• DIRECTIONS: Can you reproduce the data beneath, keeping every line exact?

====

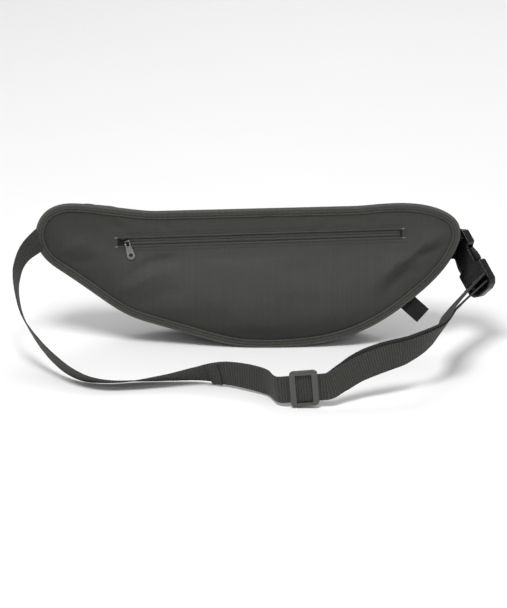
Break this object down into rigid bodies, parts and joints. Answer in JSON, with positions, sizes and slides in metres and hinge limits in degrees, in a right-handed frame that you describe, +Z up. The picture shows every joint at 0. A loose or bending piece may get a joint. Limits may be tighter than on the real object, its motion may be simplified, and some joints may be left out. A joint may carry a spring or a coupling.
{
  "type": "waist pack",
  "caption": "Soft waist pack with a curved back panel, a zipped back pocket, a zipped main compartment and a webbing belt with a side-release buckle and a tri-glide.",
  "frame": {"origin": "middle of the flattened underside that the pack stands on", "axes": "+Z up, +X along the pack towards the buckle, -Y out of the back panel that lies against the wearer"},
  "size_m": [0.4556, 0.2151, 0.1376],
  "materials": {
    "pack_cloth": "woven, matt",
    "lining_cloth": "thin woven, matt",
    "binding_tape": "ribbed tape",
    "zip_tape": "knitted tape",
    "zip_coil": "nylon coil",
    "dark_metal": "dark satin",
    "bright_metal": "satin",
    "belt_webbing": "ribbed webbing",
    "dark_webbing": "ribbed webbing",
    "grey_plastic": "fine matt",
    "buckle_plastic": "semi-gloss"
  },
  "bodies": {
    "pack": {"back_panel": "pack_cloth", "bottom_gusset": "pack_cloth", "buckle_socket": "buckle_plastic", "buckle_tab": "dark_webbing", "edge_binding": "binding_tape", "front_panel": "pack_cloth", "gusset_end_left": "pack_cloth", "gusset_end_right": "pack_cloth", "main_zip_coil_lower": "zip_coil", "main_zip_coil_upper": "zip_coil", "main_zip_stops": "dark_metal", "main_zip_tape_lower": "zip_tape", "main_zip_tape_upper": "zip_tape", "pocket_lining": "lining_cloth", "rear_zip_coil_lower": "zip_coil", "rear_zip_coil_upper": "zip_coil", "rear_zip_stops": "dark_metal", "rear_zip_tape_lower": "zip_tape", "rear_zip_tape_upper": "zip_tape", "side_tab": "dark_webbing", "strap_hem": "belt_webbing", "strap_main": "belt_webbing", "strap_return": "belt_webbing", "top_gusset": "pack_cloth"},
    "rear_slider": {"rear_zip_slider": "dark_metal"},
    "rear_pull": {"rear_zip_pull": "bright_metal"},
    "main_slider": {"main_zip_slider": "dark_metal"},
    "main_pull": {"main_zip_pull": "bright_metal"},
    "glide": {"tri_glide": "grey_plastic"},
    "plug": {"buckle_plug": "buckle_plastic", "strap_loop": "belt_webbing"},
    "prong_a": {"prong_a": "buckle_plastic"},
    "prong_b": {"prong_b": "buckle_plastic"}
  },
  "joints": [
    {"name": "rear_zip_slide", "type": "slide", "parent": "pack", "child": "rear_slider", "axis": [0.9995, 0.0057, 0.0321], "range_m": [0, 0.258]},
    {"name": "rear_pull_lift", "type": "hinge", "parent": "rear_slider", "child": "rear_pull", "pos_m": [-0.11494, -0.01384, 0.10089], "axis": [-0.9619, -0.0475, -0.2693], "range_deg": [0, 150]},
    {"name": "main_zip_slide", "type": "slide", "parent": "pack", "child": "main_slider", "axis": [-0.9997, -0.0044, -0.025], "range_m": [0, 0.16]},
    {"name": "main_pull_lift", "type": "hinge", "parent": "main_slider", "child": "main_pull", "pos_m": [0.08501, 0.01111, 0.12677], "axis": [0.9997, 0.0044, 0.025], "range_deg": [0, 150]},
    {"name": "glide_adjust", "type": "slide", "parent": "pack", "child": "glide", "axis": [0.9962, -0.0199, 0.0847], "range_m": [-0.006, 0.006]},
    {"name": "buckle_release", "type": "slide", "parent": "pack", "child": "plug", "axis": [0.4493, -0.5583, -0.6974], "range_m": [0, 0.032], "deforming": ["prong_a", "prong_b"]},
    {"name": "prong_squeeze_a", "type": "hinge", "parent": "plug", "child": "prong_a", "pos_m": [0.22164, -0.02206, 0.07764], "axis": [-0.7027, -0.7029, 0.1101], "range_deg": [0, 9], "stiffness_Nm_per_rad": 0.3},
    {"name": "prong_squeeze_b", "type": "hinge", "parent": "plug", "child": "prong_b", "pos_m": [0.21061, -0.01325, 0.06348], "axis": [0.7027, 0.7029, -0.1101], "range_deg": [0, 9], "stiffness_Nm_per_rad": 0.3}
  ],
  "couplings": [
    {"joint": "prong_squeeze_b", "follows": "prong_squeeze_a", "ratio": 1}
  ]
}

====

• PROBLEM SOLUTION:
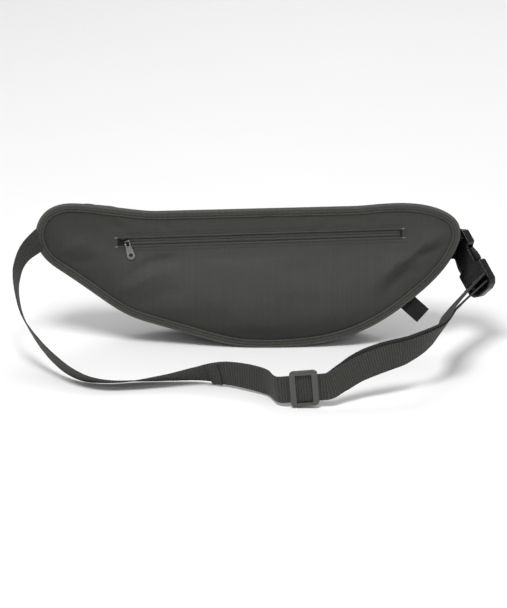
Break this object down into rigid bodies, parts and joints. Answer in JSON, with positions, sizes and slides in metres and hinge limits in degrees, in a right-handed frame that you describe, +Z up. The picture shows every joint at 0. A loose or bending piece may get a joint. Limits may be tighter than on the real object, its motion may be simplified, and some joints may be left out. A joint may carry a spring or a coupling.
{
  "type": "waist pack",
  "caption": "Soft waist pack with a curved back panel, a zipped back pocket, a zipped main compartment and a webbing belt with a side-release buckle and a tri-glide.",
  "frame": {"origin": "middle of the flattened underside that the pack stands on", "axes": "+Z up, +X along the pack towards the buckle, -Y out of the back panel that lies against the wearer"},
  "size_m": [0.4556, 0.2151, 0.1376],
  "materials": {
    "pack_cloth": "woven, matt",
    "lining_cloth": "thin woven, matt",
    "binding_tape": "ribbed tape",
    "zip_tape": "knitted tape",
    "zip_coil": "nylon coil",
    "dark_metal": "dark satin",
    "bright_metal": "satin",
    "belt_webbing": "ribbed webbing",
    "dark_webbing": "ribbed webbing",
    "grey_plastic": "fine matt",
    "buckle_plastic": "semi-gloss"
  },
  "bodies": {
    "pack": {"back_panel": "pack_cloth", "bottom_gusset": "pack_cloth", "buckle_socket": "buckle_plastic", "buckle_tab": "dark_webbing", "edge_binding": "binding_tape", "front_panel": "pack_cloth", "gusset_end_left": "pack_cloth", "gusset_end_right": "pack_cloth", "main_zip_coil_lower": "zip_coil", "main_zip_coil_upper": "zip_coil", "main_zip_stops": "dark_metal", "main_zip_tape_lower": "zip_tape", "main_zip_tape_upper": "zip_tape", "pocket_lining": "lining_cloth", "rear_zip_coil_lower": "zip_coil", "rear_zip_coil_upper": "zip_coil", "rear_zip_stops": "dark_metal", "rear_zip_tape_lower": "zip_tape", "rear_zip_tape_upper": "zip_tape", "side_tab": "dark_webbing", "strap_hem": "belt_webbing", "strap_main": "belt_webbing", "strap_return": "belt_webbing", "top_gusset": "pack_cloth"},
    "rear_slider": {"rear_zip_slider": "dark_metal"},
    "rear_pull": {"rear_zip_pull": "bright_metal"},
    "main_slider": {"main_zip_slider": "dark_metal"},
    "main_pull": {"main_zip_pull": "bright_metal"},
    "glide": {"tri_glide": "grey_plastic"},
    "plug": {"buckle_plug": "buckle_plastic", "strap_loop": "belt_webbing"},
    "prong_a": {"prong_a": "buckle_plastic"},
    "prong_b": {"prong_b": "buckle_plastic"}
  },
  "joints": [
    {"name": "rear_zip_slide", "type": "slide", "parent": "pack", "child": "rear_slider", "axis": [0.9995, 0.0057, 0.0321], "range_m": [0, 0.258]},
    {"name": "rear_pull_lift", "type": "hinge", "parent": "rear_slider", "child": "rear_pull", "pos_m": [-0.11494, -0.01384, 0.10089], "axis": [-0.9619, -0.0475, -0.2693], "range_deg": [0, 150]},
    {"name": "main_zip_slide", "type": "slide", "parent": "pack", "child": "main_slider", "axis": [-0.9997, -0.0044, -0.025], "range_m": [0, 0.16]},
    {"name": "main_pull_lift", "type": "hinge", "parent": "main_slider", "child": "main_pull", "pos_m": [0.08501, 0.01111, 0.12677], "axis": [0.9997, 0.0044, 0.025], "range_deg": [0, 150]},
    {"name": "glide_adjust", "type": "slide", "parent": "pack", "child": "glide", "axis": [0.9962, -0.0199, 0.0847], "range_m": [-0.006, 0.006]},
    {"name": "buckle_release", "type": "slide", "parent": "pack", "child": "plug", "axis": [0.4493, -0.5583, -0.6974], "range_m": [0, 0.032], "deforming": ["prong_a", "prong_b"]},
    {"name": "prong_squeeze_a", "type": "hinge", "parent": "plug", "child": "prong_a", "pos_m": [0.22164, -0.02206, 0.07764], "axis": [-0.7027, -0.7029, 0.1101], "range_deg": [0, 9], "stiffness_Nm_per_rad": 0.3},
    {"name": "prong_squeeze_b", "type": "hinge", "parent": "plug", "child": "prong_b", "pos_m": [0.21061, -0.01325, 0.06348], "axis": [0.7027, 0.7029, -0.1101], "range_deg": [0, 9], "stiffness_Nm_per_rad": 0.3}
  ],
  "couplings": [
    {"joint": "prong_squeeze_b", "follows": "prong_squeeze_a", "ratio": 1}
  ]
}